In another incident in September last year, Ma Daisy said the leader of an armed group under NUG command raped one of his 23-year-old female subordinates, Ma Mar Lar Wai*.

“This guy raped a comrade from the revolutionary forces… The PDT leader used his power to commit a rape because he had a gun in his hand. This kind of action is similar to the Myanmar military,” she said, claiming the perpetrator threatened to kill Mar Lar Wai if she didn’t keep quiet.

Instead, she fled to another township, where she reported the incident to Ma Daisy’s organisation.

Little redress for victims

According to Ko Kyaw That*, an anti-junta activist in Sagaing, discrimination against women and social stigma plays a role in preventing many victims of sexual violence, be it by the Tatmadaw or resistance forces, from filing complaints against their attackers.

“Some villagers blame the victims, because in some cases they are no longer virgins. No man will marry them, so many victims stay silent and don’t speak out and never get justice,” he explained.

In another incident documented by Ma Daisy’s group last year, a married woman was allegedly raped by a Tatmadaw soldier during a raid, and she became pregnant.

“It caused huge problems for her,” said Ma Daisy, who claimed the woman’s husband and other members of the community shunned her after the incident.

Even victims who are willing to speak out have few avenues to seek redress. The military has long practiced sexual violence with impunity, and resistance forces have little ability to hold enemy soldiers accountable, for now.

“We will only be able to punish the military after we win the revolution,” said Kyaw Thant.

Meanwhile, justice for perpetrators from resistance forces is patchy at best. People interviewed by Frontier agreed that complaints filed to the NUG’s ministry of justice are often ignored.

Kyaw Thant argued that the NUG is responsible for any violence committed against civilians by fighters under its command. The NUG has made grandiose claims, such as that it controls half of the country, which brings a corresponding expectation of accountability that it seemingly can’t deliver.

“If the NUG controls half of the country, it has a responsibility to deal with these issues,” said Kyaw Thant, who added that he doesn’t believe that claim.

Regardless, he said the NUG’s affiliated township administrations should be able to administer justice in “stronghold areas”, like rural parts of Sagaing Region.

“They have very few difficulties in going against military informants. So, it makes no sense to say that they face such big obstacles in taking action against members of their resistance groups who rape women,” he said.

One possibility, said Kyaw Thant, is that the NUG has little effective control over the armed groups nominally under its command. He warned that the lack of action against perpetrators of crimes against the civilian population could become a problem for the resistance in the long run.

“If they don’t take action, those who committed crimes will commit them again and again.
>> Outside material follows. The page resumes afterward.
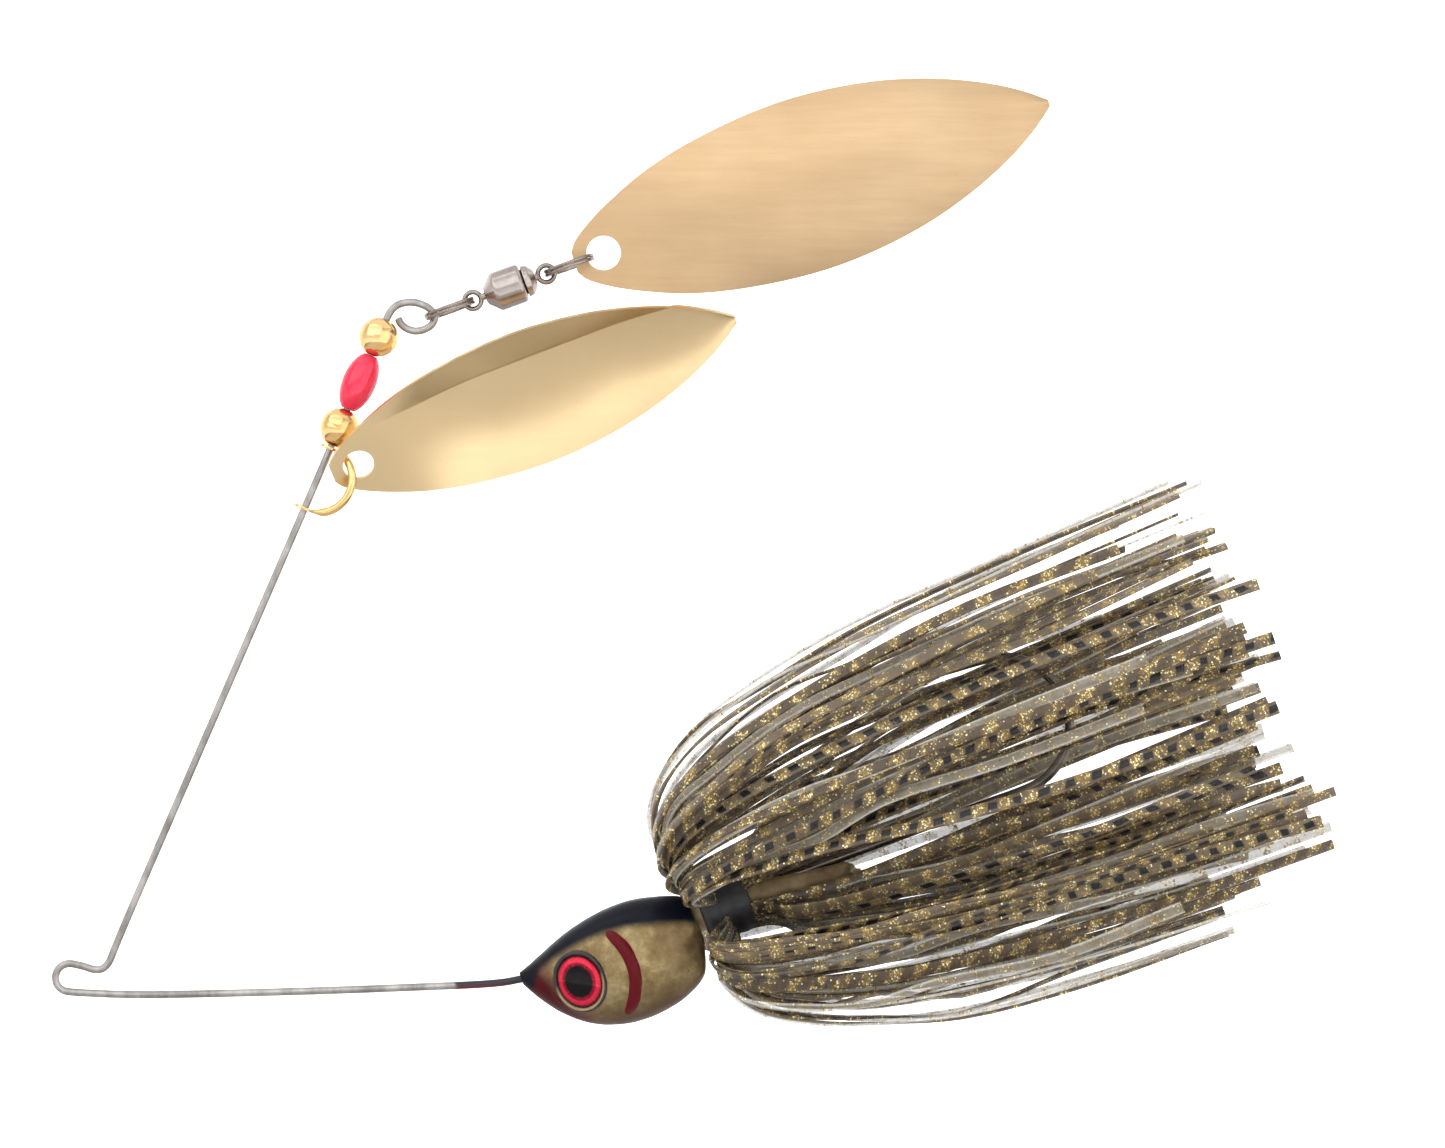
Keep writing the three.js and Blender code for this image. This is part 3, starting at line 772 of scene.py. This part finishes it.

And, if more crimes are committed, the people will no longer believe in the revolutionary groups and the PDFs,” he said.

Ma Daisy agrees. “If these rape cases keep happening, the people will think that the military and the resistance are the same, and that’s when the movement against the junta will begin to crumble.”

Thinzar Shunlei Yi said these cases need to be solved “by the law”.

“People need to push the NUG’s courts and the revolutionary groups’ judicial systems to operate better,” she said.

While the NUG is trying to establish a functioning judiciary, in many places the armed groups are still the main arbiters of justice. As a result, victims of sexual violence perpetrated by resistance groups are too afraid to report the incidents.

“In those areas, if an PDT leader commits a crime, its victims have to report the case to him. So, for instance if Mar Lar Wai wanted to file a complaint about the rape she suffered, she would have to go to the same person who raped her and threatened to kill her,” Ma Daisy explained.

“Where is the justice for women who are victims of sexual violence? How can they feel safe?”